One of the primary causes of the decline in Grauer’s gorilla numbers has been the expansion in artisanal mining for coltan and other minerals found in gorilla range. Most of these artisanal mining sites are remote, which means that the miners often turn to local wildlife for food.
Although protected by law, gorillas are highly prized as bushmeat due to their large size and because they are easily tracked and killed as they move in groups on the ground in their small home ranges.

Additionally, baby gorillas are sought after for pets and trafficked internationally. In order to snatch a baby, poachers often kill the entire gorilla family.
“If the Congolese government and the conservation community are unable to protect Grauer´s gorillas from extinction, there is little hope for other, less charismatic species in the Congo Basin,” said Carlos Drews, WWF Director Global Species programme. “A radical protection effort is urgently needed to halt their dramatic decline.”
The report calls for the authorities to make a concerted effort to reverse the decline of Grauer's gorilla.
“What we have found in the field is extremely worrying,” said Radar Nishuli, Chief Park Warden for the Kahuzi Biega National Park and a co-author of the report. “We are urging a strong and targeted response that addresses the following: Train, support and equip ecoguards to tackle poaching more effectively; build intelligence networks, and support the close daily monitoring of gorilla families to ensure their protection; engage customary chiefs who hold traditional power in the region to educate their communities to stop hunting these apes.”
However, restoring law and order is the most critical step – for the region’s people and wildlife.
“We already have a detailed overall strategy to conserve Grauer’s gorillas, what we do not have is sufficient security in the region to put it into practice,” said Muhindo. “The DRC government and the international community must fully commit to reestablishing peace in this part of eastern Congo and restoring law and order to provide an opportunity for local communities to rebuild and hope that the Grauer’s gorillas can recover."
Three areas are now particularly crucial for the gorilla’s survival: Kahuzi-Biega National Park, the adjacent Punia Gorilla Reserve where WCS is supporting local communities to establish the reserve and manage and protect gorillas, and the remote unprotected Usala Forest, which has no support currently.

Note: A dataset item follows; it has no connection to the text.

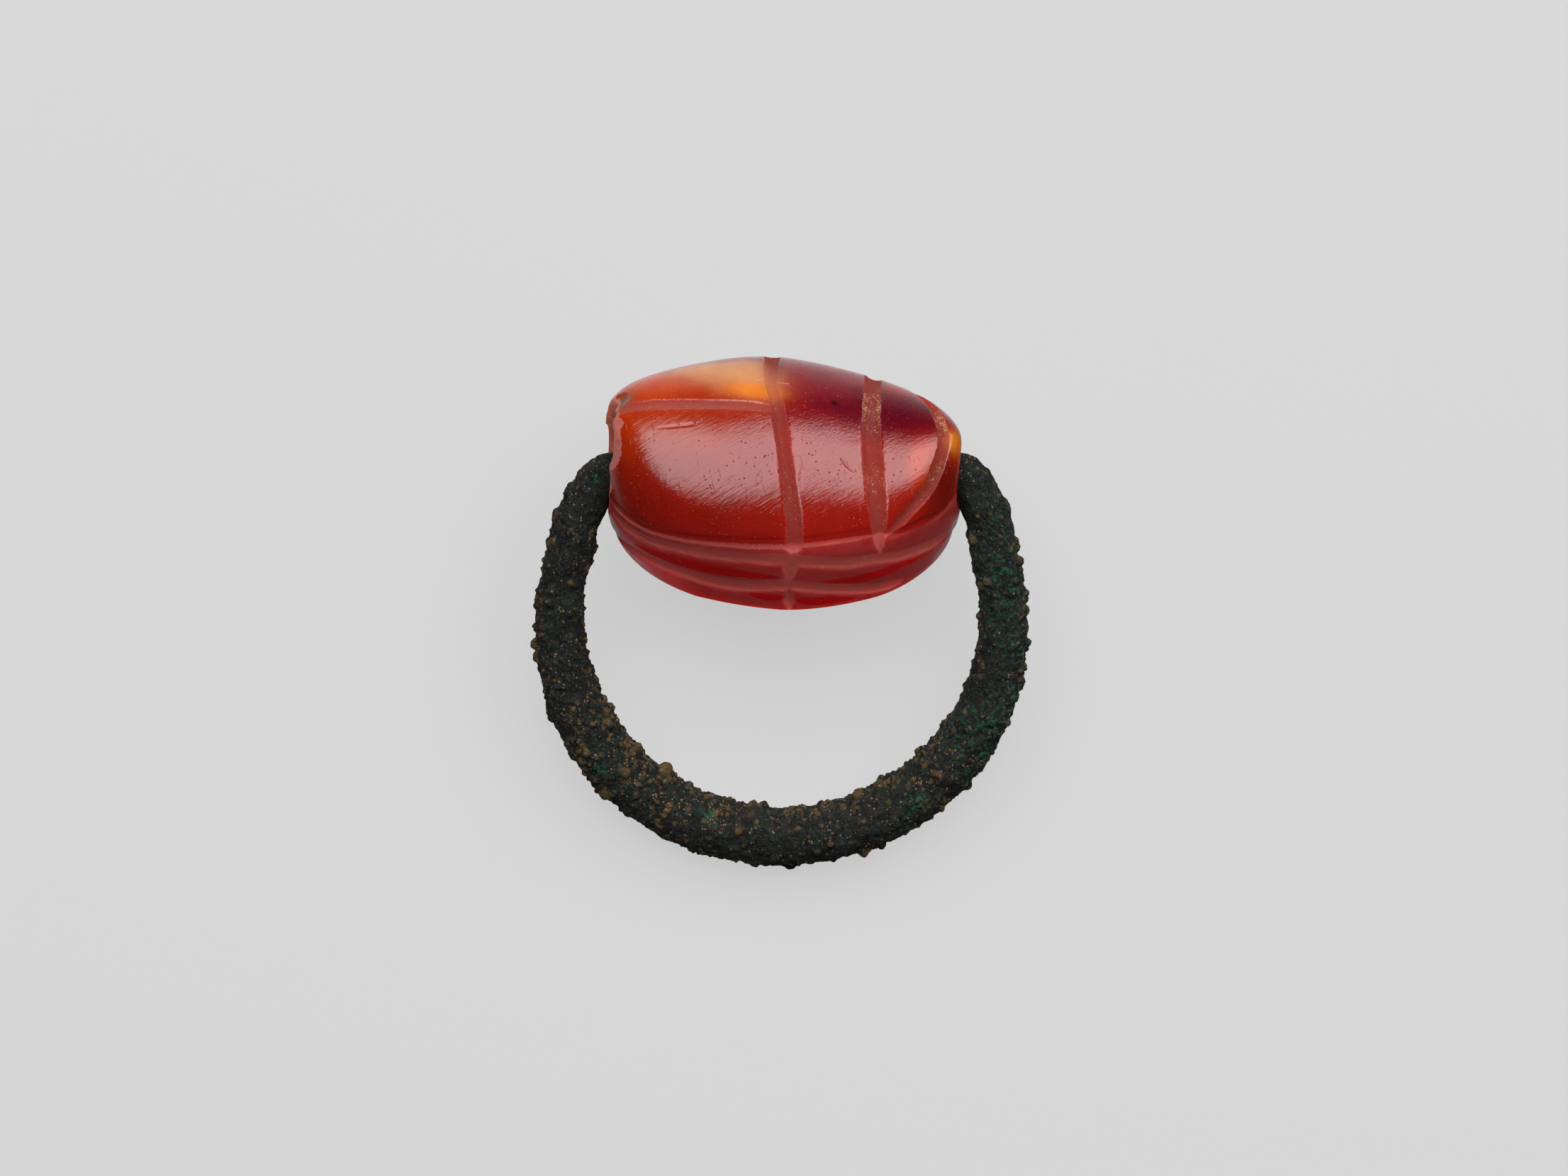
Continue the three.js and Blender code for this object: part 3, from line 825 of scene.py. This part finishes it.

Despite the overall trend, Grauer's gorilla numbers have gone up in the Highlands Sector of Kahuzi Biega, which enjoys protection by the Institut Congolais pour la Conservation de la Nature (ICCN).
The Itombwe Nature Reserve also supports highly important outlying populations. WWF has been supporting the development of the reserve by working with ICCN to strengthen law enforcement activities, including anti-poaching efforts, and enhance land-use and management planning.
“WWF calls on the Congolese government to immediately formalize the establishment of the Itombwe Natural Reserve and support its management,” said Muhindo. “This would demonstrate its long-term commitment to conserving the region’s unique wildlife and providing a sustainable future for the struggling communities living along its boundaries."

WWF also conducted an inventory of species in Itombwe in November-December 2015. Preliminary results confirm the alarming downward trend in Grauer’s gorilla numbers highlighted in the report – a trend that justifies raising the status of the Grauer’s gorilla to “critically endangered” on the IUCN list of Threatened Species. This would put all four gorilla subspecies in the critically endangered category.  
“WWF believes that the Grauer’s gorilla meets the required criteria to be relisted as Critically Endangered on the IUCN Red List; this will help galvanize the national and international support – both political and financial – that is necessary to give the species a fighting chance,” said Drews.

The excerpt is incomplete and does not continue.